Further, Sections 11 and 12(a)(2) of the Securities Act of 1933 impose liability on certain participants in a registered securities offering that involves material misstatements or omissions. Section 11 applies to registration statements, and Section 12(a)(2) applies to prospectus materials and oral communications. For private litigants bringing a claim under Sections 11 or 12(a)(2), two deadlines must be satisfied. Both appear in Section 13 of the Securities Act. First, a claim must be brought within one year from the date the violation is discovered or should have been discovered through the exercise of reasonable diligence. Second, a claim is subject to a three-year limit, which provides that “[i]n no event” shall a claim under Section 11 be filed “more than three years after the security was bona fide offered to the public,” and no “more than three years after the sale” in the case of a Section 12(a)(2) claim.

Defendants made two arguments that NCUA’s claims were untimely. First, they argued that the Extender Statute did not apply to repose periods and that Section 13’s three-year period was a repose period. A statute of repose is a fixed, statutory cutoff date, usually independent of any variable, such as claimant’s awareness of a violation. In a statute of repose, the bar is tied to an independent event.

The court applied a plain meaning analysis. The Tenth Circuit concluded that the Extender Statute time periods’ application to “any action” indicated that the Statute supplanted any other time periods that otherwise would apply to NCUA claims. The court held that the Extender Statute applied to Section 13’s three-year repose period and affirmed the district court’s conclusion on this issue.

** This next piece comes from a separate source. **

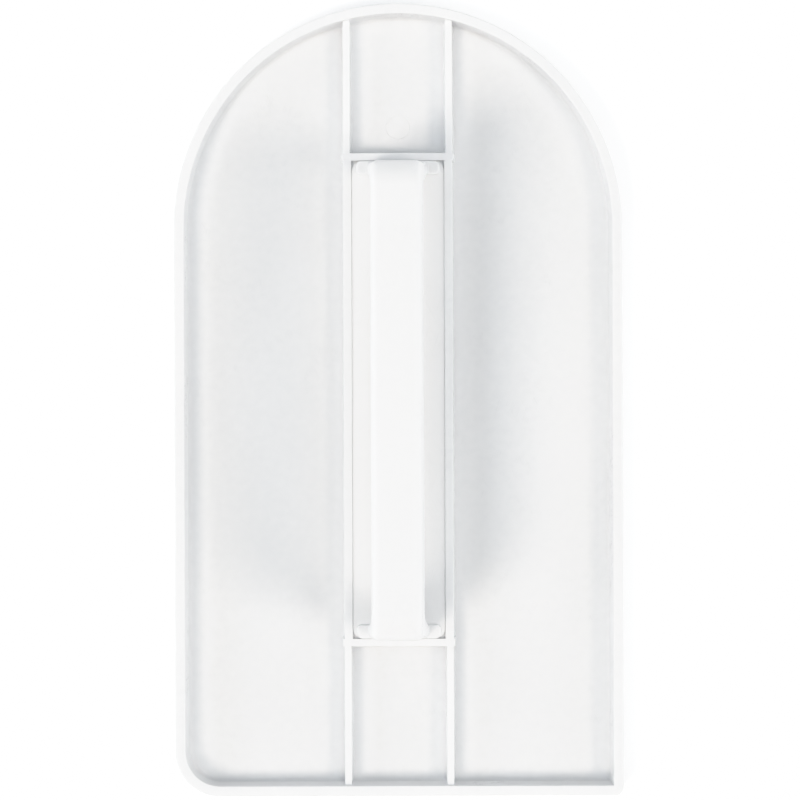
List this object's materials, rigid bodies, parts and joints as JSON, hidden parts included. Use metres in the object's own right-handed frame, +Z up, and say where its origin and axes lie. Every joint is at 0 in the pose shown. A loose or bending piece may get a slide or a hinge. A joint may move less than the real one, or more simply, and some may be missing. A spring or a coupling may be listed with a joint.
{
  "type": "fondant smoother",
  "caption": "Hand smoother for cake icing: a flat glide plate with one half-round end, a low rim and ribs, carrying a raised arched handle.",
  "frame": {"origin": "on the flat working face, at the middle of the plate's length and width", "axes": "+Z up out of the plate towards the grip, +Y along the plate and the handle towards the half-round end, +X towards the long side that ends in the square corner"},
  "size_m": [0.09, 0.159, 0.045],
  "materials": {
    "plate_plastic": "white moulded polypropylene, satin on the ribbed side and polished on the working face",
    "handle_plastic": "white moulded polypropylene, satin"
  },
  "bodies": {
    "root": {"glide_plate": "plate_plastic", "handle": "handle_plastic"}
  },
  "joints": []
}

Second, Defendants argued that the Extender Statute covered only state common law claims. Under this theory, the Extender Statute would not apply to any of NCUA’s claims—all of which were statutory. The court held that applying the Extender Statute to statutory claims served the statute’s purpose by providing NCUA sufficient time to investigate and file all potential claims once it assumes control of a failed credit union. For the same reasons, statutory purpose supported the Extender Statute’s application to federal actions. FIRREA’s stated purpose includes facilitating recoveries by NCUA on behalf of failed credit unions.